The “2nd law of gravitics” which, according to Stewart, is so far just a “place-holder” for the future law supplementing the existing laws of thermodynamics and which is expected to reside outside of thermodynamics, is formulated by Stewart (page 146):
As time passes (forwards according to the thermodynamic arrow) gravitic systems tend to become more and more clumped.
To my mind, the above statement sounds more like an observation, i.e., a statement of fact than like what usually is given the status of a law of science. Of course, in a broad sense any statement of facts may be claimed a law, and to my mind this is a legitimate usage of terms. Say, “at a pressure of about 105 Pascal, ice melts at 273.16 Kelvin” is a statement of fact derived from observation and may legitimately be viewed as a scientific “law.” However, if we survey the conventional practice, the honorific title of “law” is more often reserved for more profound statements, especially if such a statement is offered as something on a par with the 2nd law of thermodynamics. This is, of course, a minor point, more so because Stewart adds:
“Observations support this law – but what causes the clumping?”

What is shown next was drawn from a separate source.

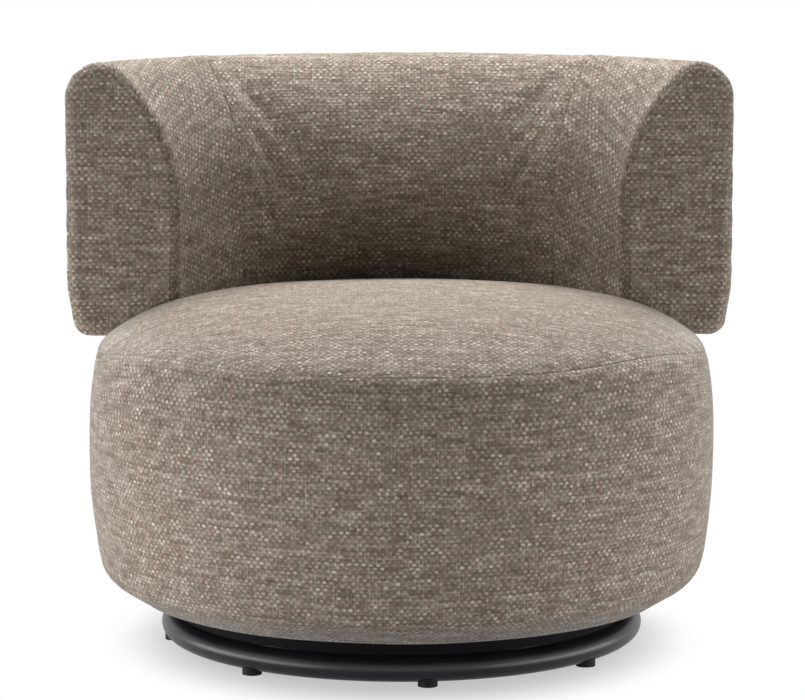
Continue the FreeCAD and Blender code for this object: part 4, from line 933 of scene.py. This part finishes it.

Stewart suggests that clumping results from “scaling symmetry” of the law of gravitation. This topic is beyond the scope of my commentary, so all I can say that I tend to accept the notions about “scaling symmetry” and “oligarchic growth”  of clusters of matter, but all this, in my view, is yet insufficient to justify introduction of a new and very profound “law” which would complement the four known laws of thermodynamics. While Stewart’s ideas regarding the possible law serving as a substitute for the 4th law of thermodynamics are, in my view, of interest and deserve further analysis, so far I remain unconvinced that the above “2nd law of gravitics” in that formulation has indeed accomplished the task. Of course I have no objection to viewing it as a “place holder” for a possible future law.